Two weeks ago I wrote, “When Steven Spielberg makes a movie about the Holocaust, he focuses on a German. When he makes a movie about abolition, he focuses on a white man. Say what you will, he’s consistent.”

My comment was inspired by historian Kate Masur’s excellent New York Timesop-ed, which argued that Spielberg’s film Lincoln had essentially left African Americans offstage or in the gallery. In Spielberg’s hands, blacks see themselves get rescued by a savior who belongs to the very group that has ravaged and ruined them. Just as Jews do in Schindler’s List. The difference is that in the case of emancipation, blacks—both free and slave—were actually far more central to the process of their own deliverance.
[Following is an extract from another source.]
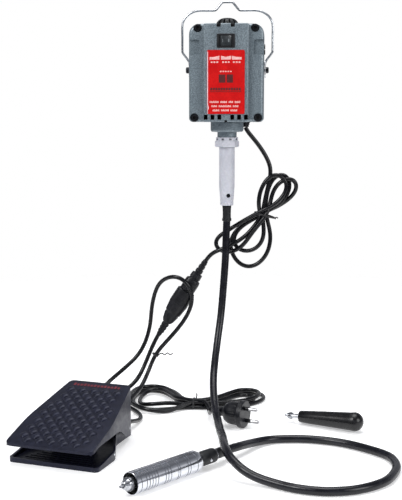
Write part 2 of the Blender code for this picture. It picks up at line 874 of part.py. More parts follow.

Thanks in part to documents from the National Archives that historians began to rigorously amass and organize in 1976—resulting in the multi-volume Freedom: A Documentary History of Emancipation, 1861-1867—students and scholars have come to a completely different view of how emancipation happened. As three of the historians who were involved in that project wrote in the path-breaking Slaves No More:

The Destruction of Slavery [the first essay in the book] explicates the process by which slavery collapsed under the pressure of federal arms and the slaves’ determination to place their own liberty on the wartime agenda. In documenting the transformation of a war for the Union into a war against slavery, it shifts the focus from the halls of power in Washington and Richmond to the plantations, farms, and battlefields of the South and demonstrates how slaves accomplished their own liberation and shaped the destiny of a nation.

Posted by Robin Varghese at 05:12 PM | Permalink

Comments

This seems a bit of a rough charge to make against the bloke who directed The Color Purple and Amistad. Anyone else able to think of a major director who has directed two major movies with black leads? Because right now, I can't.

Posted by: David Walker | Nov 29, 2012 8:07:28 PM

Long on 'oral' tradition and supported by virtually no historical records... but other than that I am sure it would make a great sequel: 'How white northerners did not win the civil war.'

Posted by: Steve | Nov 29, 2012 9:29:05 PM

Isn't this a bit of a stretch? #1 it is a movie, not a documentary. #2 it is titled Lincoln. Is it such a surprise that it is a hagiography of Abraham Lincoln?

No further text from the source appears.